#### [TASK]
Extract, unchanged, every line from the top of the material below through the line with "tenon_length = 19; // [15:1:22]", and no more.

#### [DATA SEGMENT]

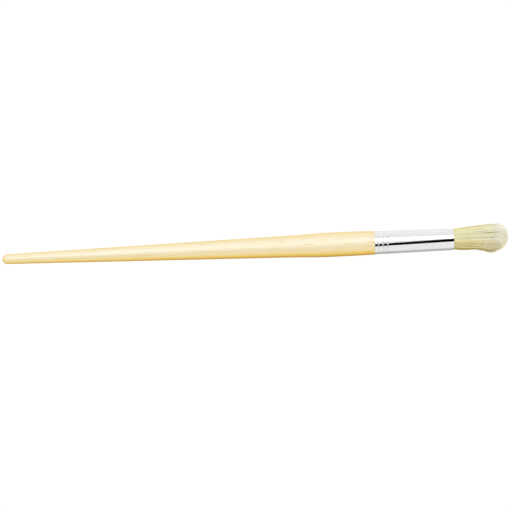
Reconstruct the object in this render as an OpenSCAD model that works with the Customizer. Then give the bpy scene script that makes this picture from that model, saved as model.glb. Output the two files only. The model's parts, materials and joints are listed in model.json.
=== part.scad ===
// Long-handled round bristle brush, lying along +X with its bristles towards +X.
// The origin is on the axis, in the middle of the cylindrical grip at the thickest part of the handle.

/* [Overall] */
// Length from the tail of the handle to the tip of the bristles
overall_length = 320; // [280:1:360]
// Length of the ferrule
ferrule_length = 50; // [45:1:60]
// Length of the bristles outside the ferrule
bristle_length = 35; // [28:1:40]

/* [Handle] */
// Diameter of the grip, the thickest part of the handle
grip_d = 15.4; // [15.2:0.1:18]
// Length of the cylindrical stretch of the grip
grip_length = 14; // [8:1:20]
// Distance from the middle of the grip to the rear edge of the ferrule
grip_to_ferrule = 21.3; // [18:0.1:30]
// Diameter of the wood where it meets the ferrule
neck_d = 15; // [14.9:0.1:15.2]
// Diameter of the handle where the long taper begins to swell into the grip
taper_d = 13.9; // [12:0.1:15]
// Distance from the middle of the grip back to that place
taper_to_grip = 32; // [24:1:50]
// Diameter of the tail, where its rounded end begins
tail_d = 6.2; // [5:0.1:8]
// Height of the rounded end of the tail
tail_dome = 2.4; // [1.5:0.1:2.5]
// Length of the tenon that the ferrule grips
tenon_length = 19; // [15:1:22]

/* [Ferrule] */
// Outside diameter at the rear edge
ferrule_rear_d = 14.8; // [14.4:0.1:14.8]
// Outside diameter at the mouth
ferrule_mouth_d = 13.6; // [13.4:0.1:14]
// Thickness of the drawn metal
ferrule_wall = 0.35; // [0.3:0.05:0.5]
// Number of crimps that bite the tenon
crimp_count = 3; // [1:1:4]
// Distance from the rear edge to the first crimp
crimp_start = 2.4; // [2:0.1:4]
// Distance between neighbouring crimps
crimp_pitch = 2.9; // [2.6:0.1:3.2]
// Depth of the middle crimp
crimp_depth = 0.2; // [0.2:0.05:0.4]
// Depth of the crimps beside it
side_crimp_depth = 0.15; // [0.15:0.05:0.4]
// Radius of the bead on the crimping tool
crimp_r = 0.8; // [0.8:0.1:1.2]

/* [Bristles] */
// Diameter of the tuft where it leaves the ferrule
heel_d = 13.2; // [13:0.1:13.4]
// Largest diameter of the tuft
belly_d = 18; // [16:0.1:20]
// Distance from the ferrule's mouth to the largest diameter
belly_station = 25.5; // [20:0.5:26]
// Length of the bristles inside the ferrule
root_length = 22; // [18:1:24]
// Angle that each slice of the tuft may turn on the one before it, in degrees
slice_turn = 15; // [8:1:18]

/* [Setting] */
// Depth of the resin that holds the bristle roots
resin_depth = 5; // [4:0.5:6]
// Thickness of the resin behind the root ends
resin_floor = 2; // [1.5:0.5:3]
// Diameter of the tying thread
thread_d = 0.6; // [0.4:0.1:0.6]
// Turns of thread round the bundle
thread_turns = 6; // [3:1:8]
// Thickness of the cement between the tenon and the ferrule
cement_gap = 0.15; // [0.1:0.05:0.2]

/* [Hidden] */
$fn = 96;

seam = 0.01;      // hairline left between pieces that touch, so that their faces stay apart
edge_break = 0.1; // chamfer that takes the sharpness off cut edges
curve_steps = 10; // straight steps in each curved stretch of an outline

// Stations along the brush, measured along +X from the origin.
ferrule_rear = grip_to_ferrule;
ferrule_mouth = ferrule_rear + ferrule_length;
toe_tip = ferrule_mouth + bristle_length;
tail_tip = toe_tip - overall_length;
tail_shoulder = tail_tip + tail_dome;
tenon_end = ferrule_rear + tenon_length;
root_end = ferrule_mouth - root_length;
resin_rear = root_end - resin_floor;
resin_front = resin_rear + resin_depth;
thread_rear = resin_front + thread_d / 2 + 5 * seam;
thread_pitch = 0.9 * thread_d;
knot_front = thread_rear + thread_turns * thread_pitch;

// A height between a and b, a share t of the way along. The curve ends level, and starts
// level too, unless lead gives it the rise that a straight start would have had.
function swell(a, b, t, lead = 0) = a + (b - a) * t * t * (3 - 2 * t) + lead * t * pow(1 - t, 2);

// Points [radius, station] of a swelling stretch.
function swell_points(a, b, from, to, lead = 0) =
    [for (i = [0 : curve_steps]) let (t = i / curve_steps) [swell(a, b, t, lead), from + t * (to - from)]];

// Outside radius of the ferrule at a station.
function ferrule_r(x) =
    (ferrule_rear_d + (ferrule_mouth_d - ferrule_rear_d) * (x - ferrule_rear) / ferrule_length) / 2;

// Inside radius of the ferrule at a station, less a gap.
function bore_r(x, gap = 0) = ferrule_r(x) - ferrule_wall - gap;

// Radius of the tuft at a distance from the ferrule's mouth: it flares, then closes in an elliptical toe.
function tuft_r(s) = s <= belly_station
    ? swell(heel_d, belly_d, s / belly_station) / 2
    : belly_d / 2 * sqrt(max(0, 1 - pow((s - belly_station) / (bristle_length - belly_station), 2)));

// Radius of the bundle where the thread ties it, so that the thread just clears the ferrule.
knot_r = bore_r(ferrule_mouth) - thread_d - 5 * seam;

// Turns an outline drawn as [radius, station] about the brush's axis.
module turned() {
    rotate([0, 90, 0]) rotate_extrude() children();
}

// Places the crimping tool's bead where it has pressed each crimp into the ferrule's outside.
module at_crimps() {
    for (i = [0 : crimp_count - 1]) {
        x = ferrule_rear + crimp_start + i * crimp_pitch;
        depth = abs(i - (crimp_count - 1) / 2) < 1 ? crimp_depth : side_crimp_depth;
        translate([ferrule_r(x) + crimp_r - depth, x]) children();
    }
}

// Outline of the space inside the ferrule between two stations, drawn in by a gap.
module bore_outline(from, to, gap) {
    difference() {
        polygon([[0, from], [bore_r(from, gap), from], [bore_r(to, gap), to], [0, to]]);
        at_crimps() circle(crimp_r + ferrule_wall + gap);
    }
}

// Outline of the rounded end of the tail: a cap of a sphere.
module tail_outline() {
    tail_r = tail_d / 2;
    cap_r = (tail_r * tail_r + tail_dome * tail_dome) / (2 * tail_dome);
    intersection() {
        translate([0, tail_tip + cap_r]) circle(cap_r);
        translate([0, tail_tip]) square([tail_r, tail_dome]);
    }
}

// Outline of the turned wood from the tail's cap to the shoulder under the ferrule's rear edge.
module shaft_outline() {
    grip_rear = -grip_length / 2;
    grip_front = grip_length / 2;
    taper_front = -taper_to_grip;
    shoulder = ferrule_rear - seam;
    taper_slope = (taper_d - tail_d) / 2 / (taper_front - tail_shoulder);
    polygon(concat(
        [[0, tail_shoulder], [tail_d / 2, tail_shoulder]],
        swell_points(taper_d / 2, grip_d / 2, taper_front, grip_rear, taper_slope * (grip_rear - taper_front)),
        swell_points(grip_d / 2, neck_d / 2, grip_front, shoulder),
        [[0, shoulder]]));
}

// Outline of the tenon, with a chamfered end that leads it into the ferrule.
module tenon_outline() {
    lead = 1.2;
    root = ferrule_rear - 1; // the tenon's outline starts inside the shoulder
    tip_r = bore_r(tenon_end) - lead;
    intersection() {
        bore_outline(root, tenon_end, cement_gap);
        polygon([[0, root], [tip_r + tenon_end - root, root], [tip_r, tenon_end], [0, tenon_end]]);
    }
}

module handle() {
    color("wheat") turned() {
        tail_outline();
        shaft_outline();
        tenon_outline();
    }
}

// Seamless tapered tube, with rings pressed into it that bite the tenon.
module ferrule() {
    rear = ferrule_rear;
    mouth = ferrule_mouth;
    color("silver") turned() difference() {
        union() {
            polygon([[bore_r(rear), rear], [ferrule_r(rear) - edge_break, rear],
                     [ferrule_r(rear), rear + edge_break], [ferrule_r(mouth), mouth - edge_break],
                     [ferrule_r(mouth) - edge_break, mouth], [bore_r(mouth), mouth]]);
            intersection() {
                at_crimps() circle(crimp_r + ferrule_wall);
                translate([0, rear]) square([bore_r(rear) + seam, ferrule_length]);
            }
        }
        at_crimps() circle(crimp_r);
    }
}

// Film of cement that fills the gap round the tenon.
module tenon_cement() {
    margin = 0.8; // bare wood left at each end of the film
    color("tan") turned() difference() {
        bore_outline(ferrule_rear + margin, tenon_end - 2 * margin, seam);
        bore_outline(ferrule_rear, tenon_end, cement_gap - seam);
    }
}

// Cup of hardened resin round the root ends.
module setting_resin() {
    color("darkgoldenrod") turned() difference() {
        bore_outline(resin_rear, resin_front, seam);
        translate([0, root_end - seam]) square([knot_r + seam, resin_depth]);
    }
}

// Turns of thread, wound side by side and pressed together, that tie the bundle ahead of the resin.
module tie_thread() {
    color("ivory") turned() for (i = [0 : thread_turns - 1]) {
        translate([knot_r + seam + thread_d / 2, thread_rear + i * thread_pitch]) circle(d = thread_d, $fn = 24);
    }
}

// The bundle inside the ferrule: tied at the knot, then filling the bore as far as the mouth.
module bristle_roots() {
    full = knot_front + 3; // where the bundle has opened out to the bore
    color("khaki") turned() polygon([
        [0, root_end], [knot_r - edge_break, root_end], [knot_r, root_end + edge_break], [knot_r, knot_front],
        [bore_r(full, seam), full], [bore_r(ferrule_mouth, seam), ferrule_mouth], [0, ferrule_mouth]]);
}

// One slice of the tuft between two distances from the mouth. Its ends are cones whose points
// meet its neighbours' on the axis, so that it can turn on them by slice_turn in any direction.
module tuft_slice(from, to, rear_cone, front_cone) {
    rear_edge = from + tuft_r(from) * tan(rear_cone);
    front_edge = to - tuft_r(to) * tan(front_cone);
    side = [for (i = [0 : curve_steps])
        let (s = rear_edge + (front_edge - rear_edge) * i / curve_steps)
        [tuft_r(s), ferrule_mouth + s]];
    color("khaki") turned()
        polygon(concat([[0, ferrule_mouth + from + seam]], side, [[0, ferrule_mouth + to]]));
}

spare_turn = 0.3;                        // degrees of clearance left at the end of a turn
shared_cone = slice_turn / 2 + spare_turn; // cone of a face whose neighbour is coned as well
heel_cone = slice_turn + spare_turn;       // cone of the heel, which turns on the flat mouth
quarter = bristle_length / 4;

module bristle_heel() tuft_slice(0, quarter, heel_cone, shared_cone);
module bristle_lower_belly() tuft_slice(quarter, 2 * quarter, shared_cone, shared_cone);
module bristle_upper_belly() tuft_slice(2 * quarter, 3 * quarter, shared_cone, shared_cone);
module bristle_toe() tuft_slice(3 * quarter, bristle_length, shared_cone, 0);

handle();
ferrule();
tenon_cement();
setting_resin();
tie_thread();
bristle_roots();
bristle_heel();
bristle_lower_belly();
bristle_upper_belly();
bristle_toe();
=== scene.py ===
"""A long-handled round bristle brush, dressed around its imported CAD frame."""
import json
import math

import bpy
import numpy as np
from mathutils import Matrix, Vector


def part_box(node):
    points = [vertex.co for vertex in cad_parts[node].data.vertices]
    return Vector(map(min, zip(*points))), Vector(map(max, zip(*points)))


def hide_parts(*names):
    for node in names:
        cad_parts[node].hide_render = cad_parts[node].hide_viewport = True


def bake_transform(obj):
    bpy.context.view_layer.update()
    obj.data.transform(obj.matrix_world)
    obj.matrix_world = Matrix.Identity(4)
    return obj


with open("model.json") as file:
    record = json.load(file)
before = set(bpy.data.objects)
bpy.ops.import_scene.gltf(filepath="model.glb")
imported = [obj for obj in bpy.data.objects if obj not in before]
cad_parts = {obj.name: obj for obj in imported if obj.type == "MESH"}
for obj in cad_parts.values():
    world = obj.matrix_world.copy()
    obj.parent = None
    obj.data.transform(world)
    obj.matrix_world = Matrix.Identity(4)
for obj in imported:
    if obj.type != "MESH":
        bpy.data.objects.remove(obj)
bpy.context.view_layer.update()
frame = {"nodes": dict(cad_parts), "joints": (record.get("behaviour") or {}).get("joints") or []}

MM = 0.001
scene = bpy.context.scene
nodes = frame["nodes"]


# ---------------------------------------------------------------- the frame's stations and radii

def bore_radius(node, x, reach=0.3 * MM):
    """Smallest distance from the axis of a node's vertices near station x."""
    return min(math.hypot(v.co.y, v.co.z) for v in nodes[node].data.vertices if abs(v.co.x - x) < reach)


hinges = sorted(frame["joints"], key=lambda joint: joint["pos_m"][0])
hinge_x = [joint["pos_m"][0] for joint in hinges]
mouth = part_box("ferrule")[1].x
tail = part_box("handle")[0].x
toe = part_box("bristle_toe")[1].x
tuft_length = toe - mouth
belly_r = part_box("bristle_upper_belly")[1].z
bore_r = bore_radius("ferrule", mouth)
middle = Vector(((tail + toe) / 2, 0, 0))


# ---------------------------------------------------------------- node helpers

def new_material(name):
    """A material with a Principled surface, and two functions that add and link nodes in it."""
    material = bpy.data.materials.new(name)
    material.use_nodes = True
    tree = material.node_tree
    surface = tree.nodes["Principled BSDF"]

    def add(kind, settings=None, **links):
        node = tree.nodes.new("ShaderNode" + kind)
        for key, value in (settings or {}).items():
            if isinstance(key, int) or key in node.inputs:
                node.inputs[key].default_value = value
            else:
                setattr(node, key, value)
        for key, source in links.items():
            connect(source, node, key)
        return node

    def connect(source, node, key):
        """Links a socket, or a node's first output, to the input called key; i2 is the input of index 2."""
        name_or_index = int(key[1:]) if key[0] == "i" and key[1:].isdigit() else key.replace("_", " ")
        socket = source if isinstance(source, bpy.types.NodeSocket) else source.outputs[0]
        tree.links.new(socket, node.inputs[name_or_index])

    return material, surface, add, connect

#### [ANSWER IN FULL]
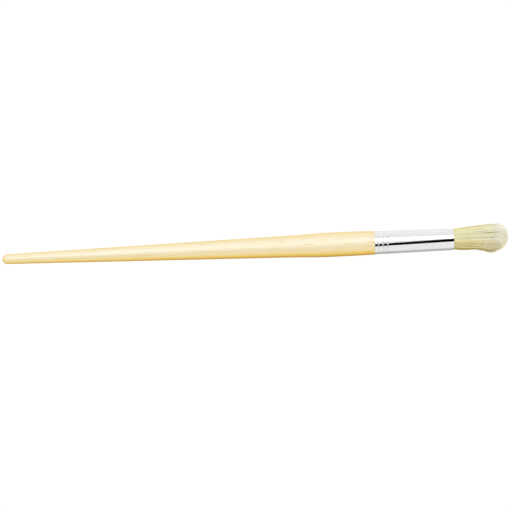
Reconstruct the object in this render as an OpenSCAD model that works with the Customizer. Then give the bpy scene script that makes this picture from that model, saved as model.glb. Output the two files only. The model's parts, materials and joints are listed in model.json.
=== part.scad ===
// Long-handled round bristle brush, lying along +X with its bristles towards +X.
// The origin is on the axis, in the middle of the cylindrical grip at the thickest part of the handle.

/* [Overall] */
// Length from the tail of the handle to the tip of the bristles
overall_length = 320; // [280:1:360]
// Length of the ferrule
ferrule_length = 50; // [45:1:60]
// Length of the bristles outside the ferrule
bristle_length = 35; // [28:1:40]

/* [Handle] */
// Diameter of the grip, the thickest part of the handle
grip_d = 15.4; // [15.2:0.1:18]
// Length of the cylindrical stretch of the grip
grip_length = 14; // [8:1:20]
// Distance from the middle of the grip to the rear edge of the ferrule
grip_to_ferrule = 21.3; // [18:0.1:30]
// Diameter of the wood where it meets the ferrule
neck_d = 15; // [14.9:0.1:15.2]
// Diameter of the handle where the long taper begins to swell into the grip
taper_d = 13.9; // [12:0.1:15]
// Distance from the middle of the grip back to that place
taper_to_grip = 32; // [24:1:50]
// Diameter of the tail, where its rounded end begins
tail_d = 6.2; // [5:0.1:8]
// Height of the rounded end of the tail
tail_dome = 2.4; // [1.5:0.1:2.5]
// Length of the tenon that the ferrule grips
tenon_length = 19; // [15:1:22]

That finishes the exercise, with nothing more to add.